At 22:20 GMT today, ESA will launch its European Data Relay Satellite, EDRS-A as a hosted payload on the Eutelsat-9B satellite on a Proton rocket from Baikonur, Kazakhstan. Dubbed as the “Space Data Highway” it will be positioned in the Geostationary orbit and will use cutting edge laser technology to communicate with Sentinel 1 and 2 satellites which are in low earth orbit. It will later be joined by EDRS-B and between them they will provide near realtime data from the Sentinel satellites to any ground station within the view of these two relay satellites. By relaying the data the system will cut down the delay between data acquisition and delivery to the intended users. This will be very useful in situations of disaster and emergency.
The idea is not new. In an article in Radio Electronics of 1945, Arthur Clarke proposed the idea of geostationary satellites. Three such satellites could cover the earth with inter-satellite links between the three to make the connectivity truly global. He had very ‘optimistically’ predicted that this could be realised in 50 to 100 years. Geostationary satellites became operational by the 1960s and inter satellite data links became a fact with the US Tracking and Data Relay Satellites, TDRS in 1983. This illustrates the speed at which technology is developing.
EDRS is operationalising satellite to satellite laser communications. This is a tremendous technological achievement. Laser beams, unlike radio beams are highly collimated and therefore the transmitter and receiver have to be on stable platforms. Satellites in space have to therefore achieve a level of stabilisation which pushes the envelope. The beam must track the LEO satellites precisely. For the LEO satellites the requirement is to provide a stable link as it moves rapidly in the field of view of EDRS.

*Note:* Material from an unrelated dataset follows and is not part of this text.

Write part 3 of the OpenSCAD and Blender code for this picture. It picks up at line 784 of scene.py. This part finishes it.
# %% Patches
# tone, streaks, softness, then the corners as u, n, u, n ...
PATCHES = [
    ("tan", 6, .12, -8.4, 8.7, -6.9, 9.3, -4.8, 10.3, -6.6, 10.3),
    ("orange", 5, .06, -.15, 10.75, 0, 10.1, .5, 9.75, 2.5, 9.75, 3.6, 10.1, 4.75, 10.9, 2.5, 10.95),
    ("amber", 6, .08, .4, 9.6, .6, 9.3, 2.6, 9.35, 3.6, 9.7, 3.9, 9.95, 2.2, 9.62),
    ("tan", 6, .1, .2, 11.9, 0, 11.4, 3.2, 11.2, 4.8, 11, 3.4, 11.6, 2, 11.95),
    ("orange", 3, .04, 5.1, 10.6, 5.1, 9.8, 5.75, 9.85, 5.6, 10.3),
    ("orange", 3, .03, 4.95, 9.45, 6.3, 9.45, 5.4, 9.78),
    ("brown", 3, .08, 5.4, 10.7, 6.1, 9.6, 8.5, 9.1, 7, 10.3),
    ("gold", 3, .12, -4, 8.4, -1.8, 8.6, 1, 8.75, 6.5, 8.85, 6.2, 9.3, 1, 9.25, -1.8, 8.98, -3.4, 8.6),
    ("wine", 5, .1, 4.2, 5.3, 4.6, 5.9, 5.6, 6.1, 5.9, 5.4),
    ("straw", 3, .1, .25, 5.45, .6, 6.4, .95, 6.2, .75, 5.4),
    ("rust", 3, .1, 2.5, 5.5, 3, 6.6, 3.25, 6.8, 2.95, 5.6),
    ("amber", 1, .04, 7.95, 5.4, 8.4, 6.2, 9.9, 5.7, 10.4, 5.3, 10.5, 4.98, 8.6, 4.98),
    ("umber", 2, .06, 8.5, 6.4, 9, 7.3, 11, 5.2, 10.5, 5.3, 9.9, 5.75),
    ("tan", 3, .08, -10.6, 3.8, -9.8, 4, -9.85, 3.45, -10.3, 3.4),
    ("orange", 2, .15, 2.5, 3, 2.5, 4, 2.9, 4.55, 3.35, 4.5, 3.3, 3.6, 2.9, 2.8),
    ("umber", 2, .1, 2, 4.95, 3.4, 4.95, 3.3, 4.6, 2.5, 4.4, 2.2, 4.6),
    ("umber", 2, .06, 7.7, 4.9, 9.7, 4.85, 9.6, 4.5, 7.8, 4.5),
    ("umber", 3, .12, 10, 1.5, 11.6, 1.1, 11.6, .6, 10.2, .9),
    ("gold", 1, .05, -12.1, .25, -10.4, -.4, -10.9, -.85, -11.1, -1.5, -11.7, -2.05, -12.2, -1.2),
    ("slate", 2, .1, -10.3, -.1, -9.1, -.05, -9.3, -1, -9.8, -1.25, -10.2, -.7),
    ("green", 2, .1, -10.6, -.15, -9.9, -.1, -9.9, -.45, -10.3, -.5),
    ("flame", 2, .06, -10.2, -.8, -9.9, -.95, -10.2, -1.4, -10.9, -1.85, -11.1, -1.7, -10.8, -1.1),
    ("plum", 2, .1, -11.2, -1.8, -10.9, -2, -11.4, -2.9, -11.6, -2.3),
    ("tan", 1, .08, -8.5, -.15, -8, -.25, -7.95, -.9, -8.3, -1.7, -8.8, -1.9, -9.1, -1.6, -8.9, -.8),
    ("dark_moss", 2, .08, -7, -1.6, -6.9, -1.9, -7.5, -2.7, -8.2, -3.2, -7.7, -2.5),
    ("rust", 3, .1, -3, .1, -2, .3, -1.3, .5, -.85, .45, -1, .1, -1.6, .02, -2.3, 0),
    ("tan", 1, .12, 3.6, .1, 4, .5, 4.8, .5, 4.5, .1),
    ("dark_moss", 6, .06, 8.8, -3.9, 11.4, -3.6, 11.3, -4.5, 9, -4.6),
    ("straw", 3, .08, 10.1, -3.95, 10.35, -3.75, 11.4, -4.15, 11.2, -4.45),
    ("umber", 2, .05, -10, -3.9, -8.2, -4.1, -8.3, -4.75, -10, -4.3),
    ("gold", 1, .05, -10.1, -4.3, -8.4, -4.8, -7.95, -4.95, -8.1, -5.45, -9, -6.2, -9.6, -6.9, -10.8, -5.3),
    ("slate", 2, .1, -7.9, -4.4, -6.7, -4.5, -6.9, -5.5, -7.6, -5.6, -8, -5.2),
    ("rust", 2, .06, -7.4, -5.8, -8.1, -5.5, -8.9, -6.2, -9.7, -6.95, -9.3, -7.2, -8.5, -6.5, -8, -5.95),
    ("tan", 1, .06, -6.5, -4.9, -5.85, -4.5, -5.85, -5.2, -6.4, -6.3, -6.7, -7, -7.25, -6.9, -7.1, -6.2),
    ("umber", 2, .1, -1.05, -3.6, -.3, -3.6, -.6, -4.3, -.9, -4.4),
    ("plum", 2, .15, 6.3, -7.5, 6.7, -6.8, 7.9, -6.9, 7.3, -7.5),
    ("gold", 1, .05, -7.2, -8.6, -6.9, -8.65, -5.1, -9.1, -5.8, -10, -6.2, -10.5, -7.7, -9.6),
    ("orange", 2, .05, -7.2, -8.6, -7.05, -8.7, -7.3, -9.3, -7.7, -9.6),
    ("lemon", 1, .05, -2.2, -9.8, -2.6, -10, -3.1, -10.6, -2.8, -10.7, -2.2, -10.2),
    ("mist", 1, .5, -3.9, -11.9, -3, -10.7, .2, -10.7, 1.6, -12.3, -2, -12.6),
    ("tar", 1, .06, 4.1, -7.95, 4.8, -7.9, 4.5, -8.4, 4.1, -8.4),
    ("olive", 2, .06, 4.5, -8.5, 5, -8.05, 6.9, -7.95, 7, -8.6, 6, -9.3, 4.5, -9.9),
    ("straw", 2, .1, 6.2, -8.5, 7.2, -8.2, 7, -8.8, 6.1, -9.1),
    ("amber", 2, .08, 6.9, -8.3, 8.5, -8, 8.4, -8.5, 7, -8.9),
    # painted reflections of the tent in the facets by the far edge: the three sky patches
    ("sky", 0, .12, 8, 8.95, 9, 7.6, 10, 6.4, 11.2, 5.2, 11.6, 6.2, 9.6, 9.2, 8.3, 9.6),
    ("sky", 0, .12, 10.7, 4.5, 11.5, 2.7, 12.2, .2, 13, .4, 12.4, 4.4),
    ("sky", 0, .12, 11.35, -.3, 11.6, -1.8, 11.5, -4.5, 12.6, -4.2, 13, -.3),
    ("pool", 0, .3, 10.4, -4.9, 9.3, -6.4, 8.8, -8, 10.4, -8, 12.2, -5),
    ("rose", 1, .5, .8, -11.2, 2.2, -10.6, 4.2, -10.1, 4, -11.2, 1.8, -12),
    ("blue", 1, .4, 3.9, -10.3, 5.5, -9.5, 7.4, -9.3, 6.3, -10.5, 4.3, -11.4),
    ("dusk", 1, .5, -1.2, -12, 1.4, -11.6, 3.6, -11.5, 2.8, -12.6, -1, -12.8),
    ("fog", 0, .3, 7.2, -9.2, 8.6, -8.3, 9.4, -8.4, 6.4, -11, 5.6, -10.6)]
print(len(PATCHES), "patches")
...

The use of laser beams enables very high data rates, typically 1.8Gbps between satellites. The downlink to ground stations will be 600Mbps on Ka band. The technology of laser transmission from satellites to earth is not yet practical due to health hazards and due to attenuation in weather conditions.
Once operational, the system will be a major step forward in data transmission surpassing the TDRS system and bringing to reality Arthur Clarke’s idea many many years before 2045.